Geology
- Type: River valley

Geography
- Location: Innlandet, Norway
- Coordinates: 61°05′53″N 11°33′54″E﻿ / ﻿61.098009°N 11.5649557°E

Location
- Interactive map of the valley

= Julussdalen =

Valley in Innlandet, Norway

Julussdalen is a small valley in Innlandet county, Norway. The valley runs through Elverum Municipality and Åmot Municipality as it follows the river Julussa, about 15 km east of the village of Rena. There are scattered settlements in the valley, especially in the lower part in Elverum.
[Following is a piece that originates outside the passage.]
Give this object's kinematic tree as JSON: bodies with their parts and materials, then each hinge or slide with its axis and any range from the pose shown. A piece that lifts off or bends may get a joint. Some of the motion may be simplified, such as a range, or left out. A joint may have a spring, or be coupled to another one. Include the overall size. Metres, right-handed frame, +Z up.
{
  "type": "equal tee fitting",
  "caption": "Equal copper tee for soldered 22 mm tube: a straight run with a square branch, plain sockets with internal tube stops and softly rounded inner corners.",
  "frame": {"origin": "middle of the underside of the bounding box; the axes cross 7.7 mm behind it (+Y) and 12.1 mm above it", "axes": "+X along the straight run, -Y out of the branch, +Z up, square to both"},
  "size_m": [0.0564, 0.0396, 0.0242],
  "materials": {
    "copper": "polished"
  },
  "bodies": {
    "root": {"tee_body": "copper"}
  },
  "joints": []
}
Julussdalen has many historic farms with cabins, mills, and mountain pastures.

==Location==
===Geography===
The river Julussa flows through the valley, starting from Bergesjøen which is at an elevation of 318 m above sea level, and ending as the Julussa flows into the large river Glomma. Julussdalen was very important for timber out of the big forests, dating from around the mid-16th century.

===Etymology===
Julussdalen is named after the river Julussa. The first part of the name "Juluss" is most likely derived from a Norwegian dialect word that means "silent", and the last part "dalen" is the Norwegian word for "valley". Julussdalen means most likely "the quiet valley" or "the valley of silence".